James Chadwick

Gonville and Caius College | Cambridge, United Kingdom
For the identification of the neutron as part of the nucleus of the atom.

James Chadwick was born in Cheshire, England, in 1891. He studied at Manchester University, graduating from the Honours School of Physics in 1911 and obtained his M.Sc. degree in 1913. While at Manchester, he he worked on various radioactivity problems. He continued his studies in Berlin to work in the Physikalisch Technische Reichsanstalt at Charlottenburg under Professor H. Geiger. He later returned to England and was granted the Wollaston Scholarship at Gonville and Cains College in Cambridge, where he resumed working on atomic studies.

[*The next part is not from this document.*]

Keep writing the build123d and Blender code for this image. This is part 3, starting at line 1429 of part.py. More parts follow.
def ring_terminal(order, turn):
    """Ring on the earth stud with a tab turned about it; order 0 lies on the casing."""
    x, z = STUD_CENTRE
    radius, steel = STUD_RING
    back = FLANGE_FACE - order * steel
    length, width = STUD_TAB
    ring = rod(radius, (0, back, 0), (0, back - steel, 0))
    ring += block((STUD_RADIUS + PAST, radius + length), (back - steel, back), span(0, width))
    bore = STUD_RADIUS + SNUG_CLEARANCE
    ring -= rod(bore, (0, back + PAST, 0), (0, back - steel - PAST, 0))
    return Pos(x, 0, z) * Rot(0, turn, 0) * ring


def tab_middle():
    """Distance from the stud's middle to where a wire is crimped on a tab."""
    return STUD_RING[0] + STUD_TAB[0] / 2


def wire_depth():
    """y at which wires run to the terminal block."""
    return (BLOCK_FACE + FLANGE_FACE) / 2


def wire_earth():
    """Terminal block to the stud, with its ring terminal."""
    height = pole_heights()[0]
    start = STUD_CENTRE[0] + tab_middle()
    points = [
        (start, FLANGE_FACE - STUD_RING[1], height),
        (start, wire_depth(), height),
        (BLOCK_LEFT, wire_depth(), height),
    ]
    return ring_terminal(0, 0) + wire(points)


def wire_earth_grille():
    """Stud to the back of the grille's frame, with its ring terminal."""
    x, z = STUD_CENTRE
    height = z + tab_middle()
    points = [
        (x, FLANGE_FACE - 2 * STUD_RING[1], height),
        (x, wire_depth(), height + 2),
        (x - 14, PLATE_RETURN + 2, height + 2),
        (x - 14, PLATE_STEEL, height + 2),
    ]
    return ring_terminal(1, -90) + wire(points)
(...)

In 1932, Chadwick made a fundamental discovery in the domain of nuclear science: he proved the existence of neutrons - elementary particles devoid of any electrical charge. This discovery contributed to the successful controlled fissioning of Uranium-235, and eventually to the development of the atomic bomb. Fo this discovery he was awarded the Hughes Medal of the Royal Society in 1932, and the Nobel Prize for Physics in 1935.

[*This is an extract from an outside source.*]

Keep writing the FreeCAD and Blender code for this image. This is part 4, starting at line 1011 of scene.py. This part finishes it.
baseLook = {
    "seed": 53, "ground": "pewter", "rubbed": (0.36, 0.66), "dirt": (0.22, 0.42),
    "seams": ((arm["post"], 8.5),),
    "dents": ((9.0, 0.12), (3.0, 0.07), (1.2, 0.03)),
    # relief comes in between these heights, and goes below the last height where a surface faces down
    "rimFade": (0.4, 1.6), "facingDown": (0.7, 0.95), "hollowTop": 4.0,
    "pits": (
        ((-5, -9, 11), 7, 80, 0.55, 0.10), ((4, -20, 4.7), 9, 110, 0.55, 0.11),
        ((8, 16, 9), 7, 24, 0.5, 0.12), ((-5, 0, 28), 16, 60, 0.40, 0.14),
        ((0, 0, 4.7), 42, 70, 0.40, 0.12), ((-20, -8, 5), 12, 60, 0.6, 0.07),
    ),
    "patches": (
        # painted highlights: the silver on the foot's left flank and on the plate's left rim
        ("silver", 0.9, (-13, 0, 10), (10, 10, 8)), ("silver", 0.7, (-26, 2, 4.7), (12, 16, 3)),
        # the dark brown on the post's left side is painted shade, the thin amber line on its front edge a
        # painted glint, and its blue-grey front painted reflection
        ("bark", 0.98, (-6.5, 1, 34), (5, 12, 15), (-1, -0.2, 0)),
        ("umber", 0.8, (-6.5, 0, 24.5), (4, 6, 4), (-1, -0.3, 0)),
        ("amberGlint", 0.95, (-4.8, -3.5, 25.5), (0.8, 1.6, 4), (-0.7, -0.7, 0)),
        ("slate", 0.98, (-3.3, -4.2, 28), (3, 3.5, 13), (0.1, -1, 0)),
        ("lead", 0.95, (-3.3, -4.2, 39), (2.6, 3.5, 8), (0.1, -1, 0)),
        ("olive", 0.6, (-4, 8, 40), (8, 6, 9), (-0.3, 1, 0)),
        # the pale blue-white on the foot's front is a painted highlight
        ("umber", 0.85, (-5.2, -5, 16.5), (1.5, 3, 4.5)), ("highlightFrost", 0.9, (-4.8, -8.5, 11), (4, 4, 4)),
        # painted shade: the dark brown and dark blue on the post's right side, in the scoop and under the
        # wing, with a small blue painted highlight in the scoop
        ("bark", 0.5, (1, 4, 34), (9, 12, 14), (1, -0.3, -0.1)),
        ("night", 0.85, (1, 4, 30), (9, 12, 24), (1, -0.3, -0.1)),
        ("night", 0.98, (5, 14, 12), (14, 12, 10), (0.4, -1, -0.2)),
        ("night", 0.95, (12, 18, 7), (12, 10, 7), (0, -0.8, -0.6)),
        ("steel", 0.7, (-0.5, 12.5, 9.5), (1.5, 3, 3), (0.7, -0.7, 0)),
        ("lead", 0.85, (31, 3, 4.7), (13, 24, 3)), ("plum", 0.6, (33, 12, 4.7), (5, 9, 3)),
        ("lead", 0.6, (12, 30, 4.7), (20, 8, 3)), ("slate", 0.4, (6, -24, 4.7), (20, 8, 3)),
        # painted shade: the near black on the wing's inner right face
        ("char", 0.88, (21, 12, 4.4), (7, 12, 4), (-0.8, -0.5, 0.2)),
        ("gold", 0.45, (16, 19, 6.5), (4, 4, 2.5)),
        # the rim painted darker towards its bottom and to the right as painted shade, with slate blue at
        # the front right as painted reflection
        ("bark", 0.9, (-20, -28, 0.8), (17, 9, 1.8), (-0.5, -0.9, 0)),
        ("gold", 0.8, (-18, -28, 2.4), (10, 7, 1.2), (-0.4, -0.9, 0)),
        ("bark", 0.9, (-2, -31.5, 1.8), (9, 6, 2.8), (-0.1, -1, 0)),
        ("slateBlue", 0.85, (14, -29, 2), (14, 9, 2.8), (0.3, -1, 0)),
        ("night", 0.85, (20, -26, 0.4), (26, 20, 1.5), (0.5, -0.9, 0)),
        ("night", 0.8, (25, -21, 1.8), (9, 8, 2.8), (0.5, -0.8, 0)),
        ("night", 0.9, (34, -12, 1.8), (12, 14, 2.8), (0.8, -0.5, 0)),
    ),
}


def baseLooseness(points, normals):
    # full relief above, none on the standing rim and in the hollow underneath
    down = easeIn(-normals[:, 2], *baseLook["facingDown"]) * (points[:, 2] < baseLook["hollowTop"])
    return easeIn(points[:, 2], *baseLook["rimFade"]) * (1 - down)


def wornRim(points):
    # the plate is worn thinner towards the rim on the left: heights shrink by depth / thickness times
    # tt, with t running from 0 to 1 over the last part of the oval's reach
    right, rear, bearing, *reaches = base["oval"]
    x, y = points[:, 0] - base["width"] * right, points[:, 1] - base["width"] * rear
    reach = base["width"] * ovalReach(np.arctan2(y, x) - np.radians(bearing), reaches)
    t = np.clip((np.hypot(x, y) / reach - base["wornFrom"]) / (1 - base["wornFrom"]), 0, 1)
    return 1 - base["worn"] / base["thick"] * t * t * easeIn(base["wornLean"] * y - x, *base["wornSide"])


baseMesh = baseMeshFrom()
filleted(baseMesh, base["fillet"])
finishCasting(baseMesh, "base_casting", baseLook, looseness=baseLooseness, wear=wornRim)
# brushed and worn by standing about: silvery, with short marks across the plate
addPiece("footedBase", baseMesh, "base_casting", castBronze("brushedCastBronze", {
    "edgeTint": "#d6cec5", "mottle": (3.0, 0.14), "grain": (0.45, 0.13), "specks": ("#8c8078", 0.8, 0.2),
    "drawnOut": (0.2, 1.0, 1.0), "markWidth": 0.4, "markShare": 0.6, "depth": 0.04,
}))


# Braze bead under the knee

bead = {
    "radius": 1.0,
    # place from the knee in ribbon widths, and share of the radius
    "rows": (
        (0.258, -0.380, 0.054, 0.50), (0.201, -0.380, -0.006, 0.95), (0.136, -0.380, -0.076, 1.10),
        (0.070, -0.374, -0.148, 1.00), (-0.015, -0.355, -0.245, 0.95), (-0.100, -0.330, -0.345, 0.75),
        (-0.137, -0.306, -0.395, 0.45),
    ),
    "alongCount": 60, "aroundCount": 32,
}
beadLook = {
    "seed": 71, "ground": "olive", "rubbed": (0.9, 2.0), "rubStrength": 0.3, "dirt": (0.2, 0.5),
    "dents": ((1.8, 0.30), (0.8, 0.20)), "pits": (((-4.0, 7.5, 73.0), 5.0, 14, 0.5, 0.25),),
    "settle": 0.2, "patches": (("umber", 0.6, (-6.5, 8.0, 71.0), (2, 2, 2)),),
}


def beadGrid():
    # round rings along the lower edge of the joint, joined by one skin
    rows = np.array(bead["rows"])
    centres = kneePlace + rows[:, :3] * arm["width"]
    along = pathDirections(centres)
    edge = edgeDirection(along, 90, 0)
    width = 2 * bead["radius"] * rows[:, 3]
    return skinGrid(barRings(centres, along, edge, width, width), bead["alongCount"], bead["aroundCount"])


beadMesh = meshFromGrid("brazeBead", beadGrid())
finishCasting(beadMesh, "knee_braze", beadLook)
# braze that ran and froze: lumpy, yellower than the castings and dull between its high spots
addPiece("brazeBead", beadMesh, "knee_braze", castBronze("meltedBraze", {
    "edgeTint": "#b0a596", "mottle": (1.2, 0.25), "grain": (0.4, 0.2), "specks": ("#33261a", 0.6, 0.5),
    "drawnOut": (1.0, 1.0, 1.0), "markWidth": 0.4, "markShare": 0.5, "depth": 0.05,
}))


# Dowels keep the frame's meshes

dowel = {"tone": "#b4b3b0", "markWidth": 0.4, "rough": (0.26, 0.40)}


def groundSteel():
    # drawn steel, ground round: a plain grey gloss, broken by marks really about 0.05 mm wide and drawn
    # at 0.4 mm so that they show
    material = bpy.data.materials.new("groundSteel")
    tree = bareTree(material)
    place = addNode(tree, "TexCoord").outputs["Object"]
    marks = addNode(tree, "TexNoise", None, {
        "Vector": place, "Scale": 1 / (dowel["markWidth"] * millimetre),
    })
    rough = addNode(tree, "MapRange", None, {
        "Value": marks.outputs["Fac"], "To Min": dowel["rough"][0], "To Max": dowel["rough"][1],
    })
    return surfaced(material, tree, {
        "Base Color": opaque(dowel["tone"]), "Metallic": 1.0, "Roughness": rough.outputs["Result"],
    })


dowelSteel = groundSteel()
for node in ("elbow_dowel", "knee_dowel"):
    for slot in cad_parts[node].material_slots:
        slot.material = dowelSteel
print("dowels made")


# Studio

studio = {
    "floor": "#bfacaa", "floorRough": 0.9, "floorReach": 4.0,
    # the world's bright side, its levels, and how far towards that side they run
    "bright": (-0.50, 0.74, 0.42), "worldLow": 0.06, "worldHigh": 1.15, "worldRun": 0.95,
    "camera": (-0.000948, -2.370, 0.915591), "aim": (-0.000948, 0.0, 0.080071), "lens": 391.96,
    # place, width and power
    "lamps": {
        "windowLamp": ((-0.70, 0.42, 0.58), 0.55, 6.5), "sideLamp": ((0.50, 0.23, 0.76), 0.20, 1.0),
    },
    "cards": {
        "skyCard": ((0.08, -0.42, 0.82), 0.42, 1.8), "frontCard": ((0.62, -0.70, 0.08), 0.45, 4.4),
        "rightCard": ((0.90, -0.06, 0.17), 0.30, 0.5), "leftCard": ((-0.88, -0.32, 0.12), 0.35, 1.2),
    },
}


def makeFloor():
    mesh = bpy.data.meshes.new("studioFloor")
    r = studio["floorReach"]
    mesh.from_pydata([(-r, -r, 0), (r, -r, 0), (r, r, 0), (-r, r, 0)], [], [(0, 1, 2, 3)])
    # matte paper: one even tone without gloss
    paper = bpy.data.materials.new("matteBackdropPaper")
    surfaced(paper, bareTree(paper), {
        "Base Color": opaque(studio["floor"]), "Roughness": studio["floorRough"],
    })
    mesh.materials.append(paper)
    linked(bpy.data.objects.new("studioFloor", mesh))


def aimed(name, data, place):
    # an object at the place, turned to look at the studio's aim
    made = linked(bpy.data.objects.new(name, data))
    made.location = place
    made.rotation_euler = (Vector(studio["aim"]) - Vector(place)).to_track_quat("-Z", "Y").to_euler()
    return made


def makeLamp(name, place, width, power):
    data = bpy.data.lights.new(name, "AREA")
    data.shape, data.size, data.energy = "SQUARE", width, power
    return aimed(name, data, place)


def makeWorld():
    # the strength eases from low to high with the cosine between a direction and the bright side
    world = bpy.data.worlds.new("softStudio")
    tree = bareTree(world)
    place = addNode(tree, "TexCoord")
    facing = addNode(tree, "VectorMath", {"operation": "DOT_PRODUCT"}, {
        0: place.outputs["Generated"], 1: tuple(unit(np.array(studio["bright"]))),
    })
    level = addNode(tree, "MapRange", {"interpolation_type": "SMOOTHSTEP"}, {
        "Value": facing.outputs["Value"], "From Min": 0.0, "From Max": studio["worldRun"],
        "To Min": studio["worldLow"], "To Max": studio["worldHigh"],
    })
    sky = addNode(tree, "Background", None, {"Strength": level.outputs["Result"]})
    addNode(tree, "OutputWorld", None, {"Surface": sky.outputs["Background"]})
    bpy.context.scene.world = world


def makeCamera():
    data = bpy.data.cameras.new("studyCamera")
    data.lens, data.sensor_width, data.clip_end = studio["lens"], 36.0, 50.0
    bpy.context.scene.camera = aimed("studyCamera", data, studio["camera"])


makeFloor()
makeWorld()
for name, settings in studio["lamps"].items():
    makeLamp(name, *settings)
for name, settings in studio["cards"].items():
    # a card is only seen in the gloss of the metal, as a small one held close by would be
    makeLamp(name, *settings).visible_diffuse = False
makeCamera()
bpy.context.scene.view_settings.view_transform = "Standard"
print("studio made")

Chadwick remained at Cambridge until 1935 when he was elected to the Lyon Jones Chair of Physics in the University of Liverpool. From 1943 to 1946 he worked in the United States as Head of the British Mission attached to the Manhattan Project for the development of the atomic bomb. He returned to England and, in 1948, retired from active physics and his position at Liverpool on his election as Master of Gonville and Caius College, Cambridge. He retired from this Mastership in 1959.